-------- Information shown --------
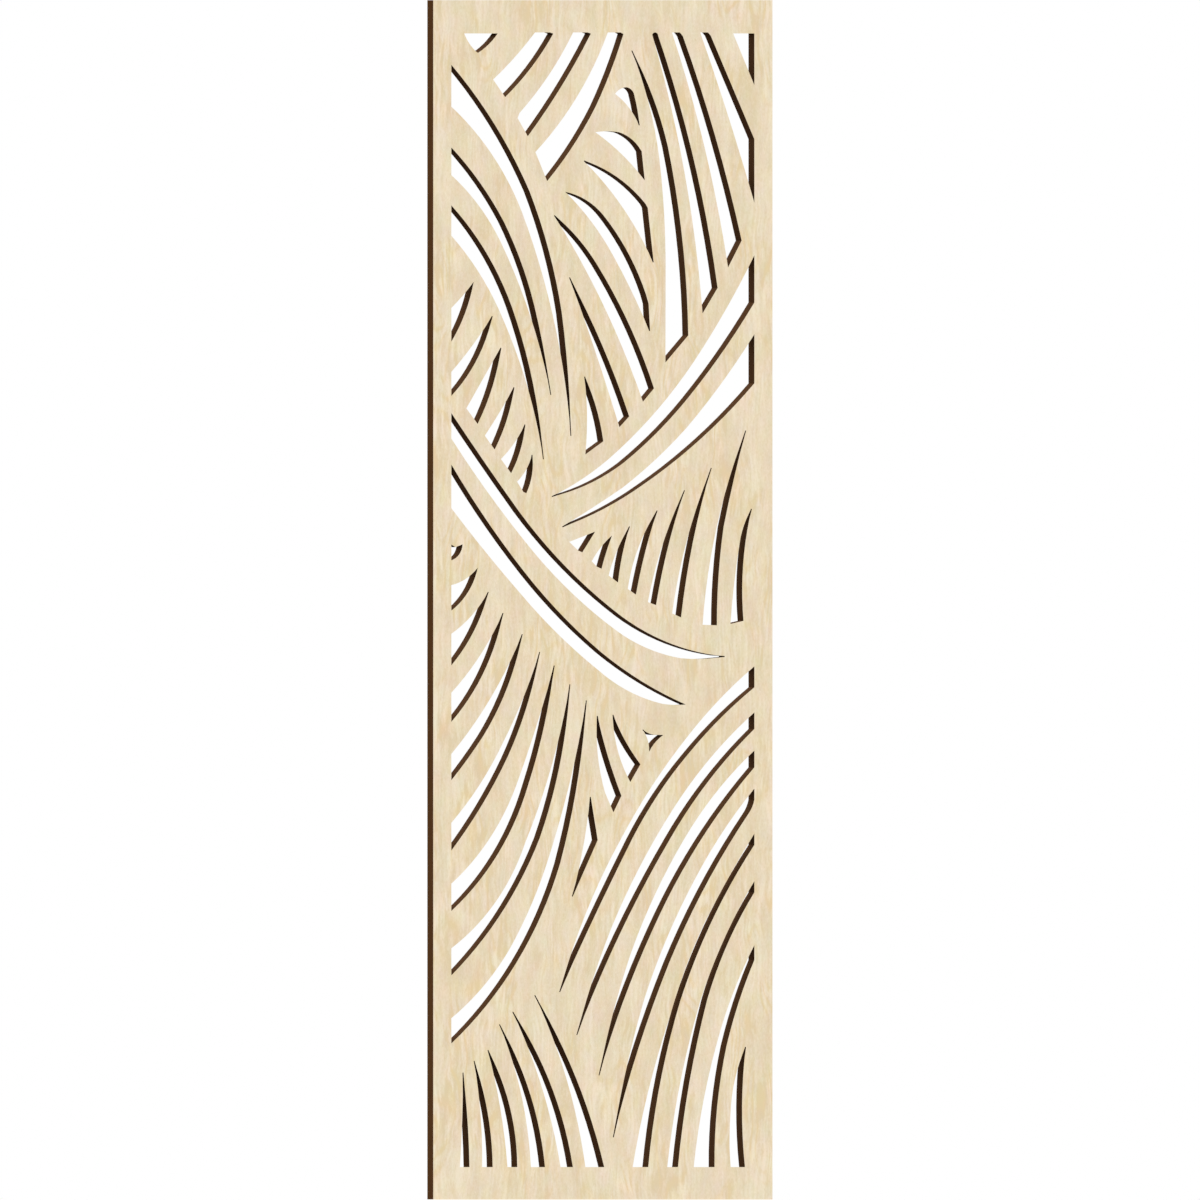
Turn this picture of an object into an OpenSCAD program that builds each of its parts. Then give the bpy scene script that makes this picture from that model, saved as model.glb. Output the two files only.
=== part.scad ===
// Fretwork wall panel, in mm, upright, with its face towards -Y and its left side at -X.
// Five plies of hardwood are glued face to face into one sheet, and the pattern is cut through all of them.
// The origin is the centre of the back face, the side that lies against the wall.

/* [Panel] */
// Overall width of the sheet
panel_w = 187.3; // [150:0.1:260]
// Overall height of the sheet
panel_h = 593.7; // [450:0.1:800]
// Uncut border at the left and the right of the pattern
side_border = 10; // [6:0.5:25]
// Uncut border above and below the pattern
end_border = 16; // [8:0.5:40]

/* [Plies] */
// Thickness of the face veneer and of the back veneer
veneer_t = 0.6; // [0.4:0.1:1.5]
// Thickness of each crossband
crossband_t = 1.5; // [1:0.1:4]
// Thickness of the core ply
core_t = 2.4; // [1:0.1:8]

/* [Cuts] */
// Width of a cut at its pointed ends, which is as narrow as the cutter's own path
tip_w = 0.5; // [0.2:0.05:1]

/* [Hidden] */
// Size of the window in this panel, which the cuts are spread over
window_w = panel_w - 2 * side_border;
window_h = panel_h - 2 * end_border;
// Mark of a point that an arc passes through on its way from one corner to the next
arc = true;
// Most that the short straight steps of an arc may stray from the true arc
arc_error = 0.03;
// A corner sharper than this many degrees is a pointed end
tip_angle = 25;

// Each cut is a closed outline in mm from the lower left corner of the drawn window.
// A pair is a corner, and a pair marked arc is a point on the arc between the corners beside it.

// Broad strokes that fall from the top side to the lower left
upper_left_strokes = [
    [[7.1, 561.2], [25.6, 561.2], [20.5, 555.7, arc], [14.7, 551.6], [13.7, 552.2], [9.8, 556.4, arc]],
    [[46.2, 561.7], [54.5, 561.7], [56.3, 561.1], [44.4, 544.7, arc], [29.7, 529.7], [23.1, 538.4],
        [35.2, 549.6, arc]],
    [[67.2, 561.7], [75.3, 561.7], [77, 561.1], [61.3, 535.8, arc], [42.2, 510.3], [36.6, 519.3],
        [37.6, 521.8], [53.8, 540.6, arc]],
    [[86.4, 561.7], [93.5, 561.7], [95, 560.9], [88, 542.6, arc], [79.6, 524.9], [67.5, 506, arc],
        [52.9, 488.1], [46.4, 502.5], [69.6, 530.2, arc]]
];

// Long strokes that fall from the top side to the lower right
upper_right_strokes = [
    [[99.4, 553.2], [111.5, 529.2, arc], [119.6, 505], [127.6, 458.6, arc], [130.8, 411.7], [118.2, 398.3],
        [118.3, 440], [117.3, 474.6, arc], [114.8, 499.7], [109.2, 525.8, arc]],
    [[110.9, 560.6], [112.2, 561.7, arc], [114.2, 560], [133.9, 498.6, arc], [147, 435.2],
        [138.7, 422.6], [128.7, 492.5, arc]],
    [[121.8, 561.7], [126.2, 561.7], [127.8, 559.9], [145.8, 510, arc], [160.3, 458.7], [152.8, 445.4],
        [139.9, 504.5, arc]],
    [[137.4, 561.7], [141.7, 561.7], [143.2, 560.1], [167.3, 508.9], [167.3, 477.4], [152.9, 520.2, arc]],
    [[155.6, 561.2], [167.3, 561.2], [167.3, 535.6]]
];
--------
[Problem description]:
Only the lines from the top of the data through the line that contains "tip_w = 0.5; // [0.2:0.05:1]" should be quoted, exactly as they stand.

[Solution to the exercise]:
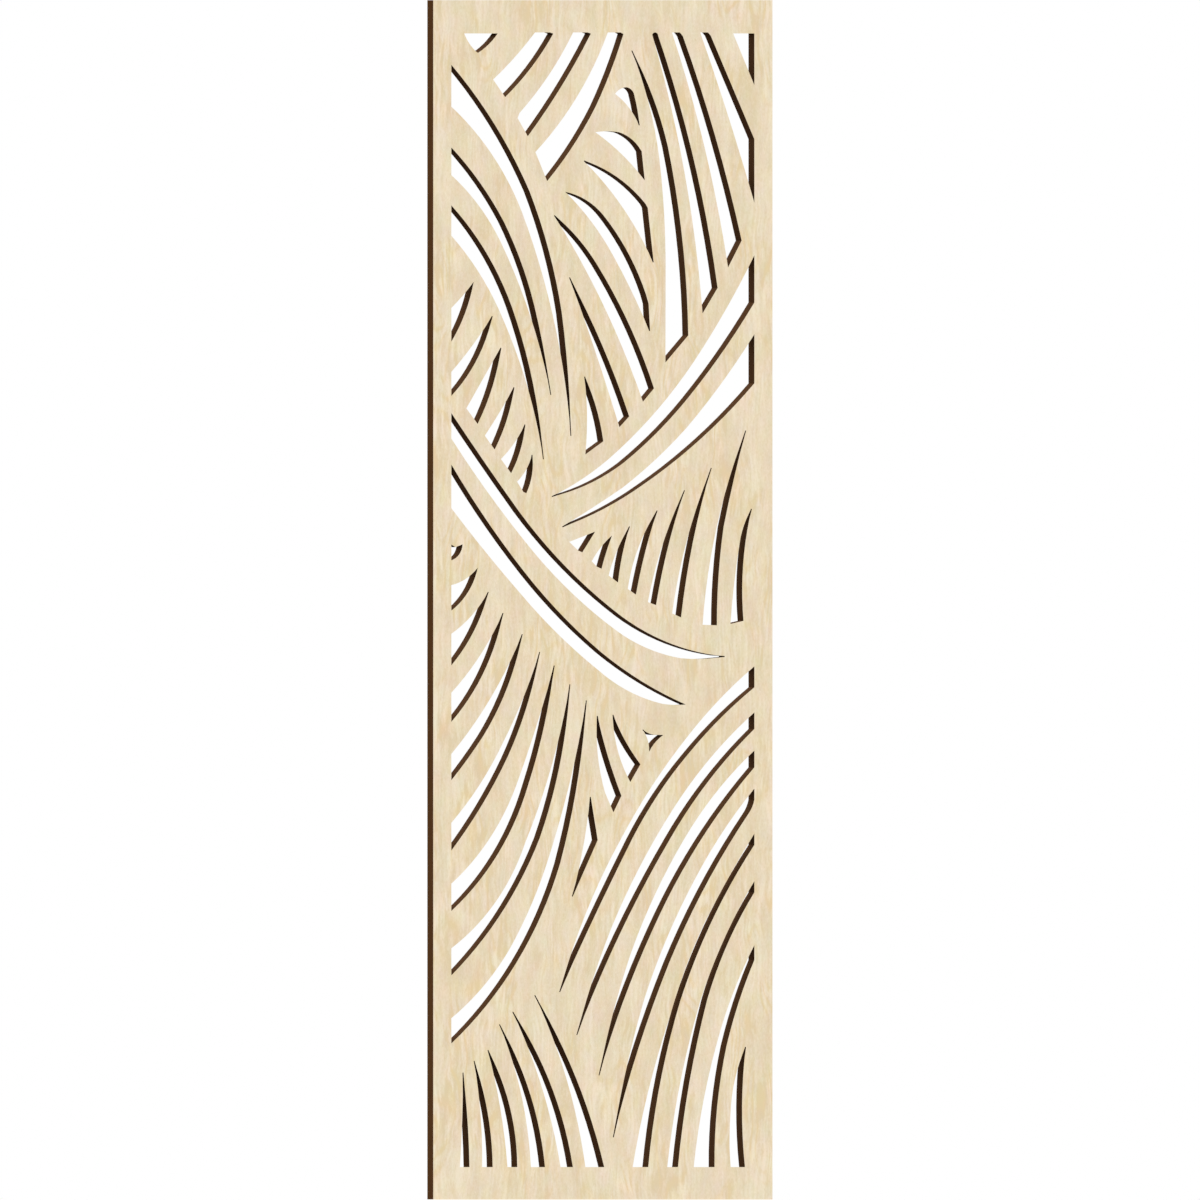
Turn this picture of an object into an OpenSCAD program that builds each of its parts. Then give the bpy scene script that makes this picture from that model, saved as model.glb. Output the two files only.
=== part.scad ===
// Fretwork wall panel, in mm, upright, with its face towards -Y and its left side at -X.
// Five plies of hardwood are glued face to face into one sheet, and the pattern is cut through all of them.
// The origin is the centre of the back face, the side that lies against the wall.

/* [Panel] */
// Overall width of the sheet
panel_w = 187.3; // [150:0.1:260]
// Overall height of the sheet
panel_h = 593.7; // [450:0.1:800]
// Uncut border at the left and the right of the pattern
side_border = 10; // [6:0.5:25]
// Uncut border above and below the pattern
end_border = 16; // [8:0.5:40]

/* [Plies] */
// Thickness of the face veneer and of the back veneer
veneer_t = 0.6; // [0.4:0.1:1.5]
// Thickness of each crossband
crossband_t = 1.5; // [1:0.1:4]
// Thickness of the core ply
core_t = 2.4; // [1:0.1:8]

/* [Cuts] */
// Width of a cut at its pointed ends, which is as narrow as the cutter's own path
tip_w = 0.5; // [0.2:0.05:1]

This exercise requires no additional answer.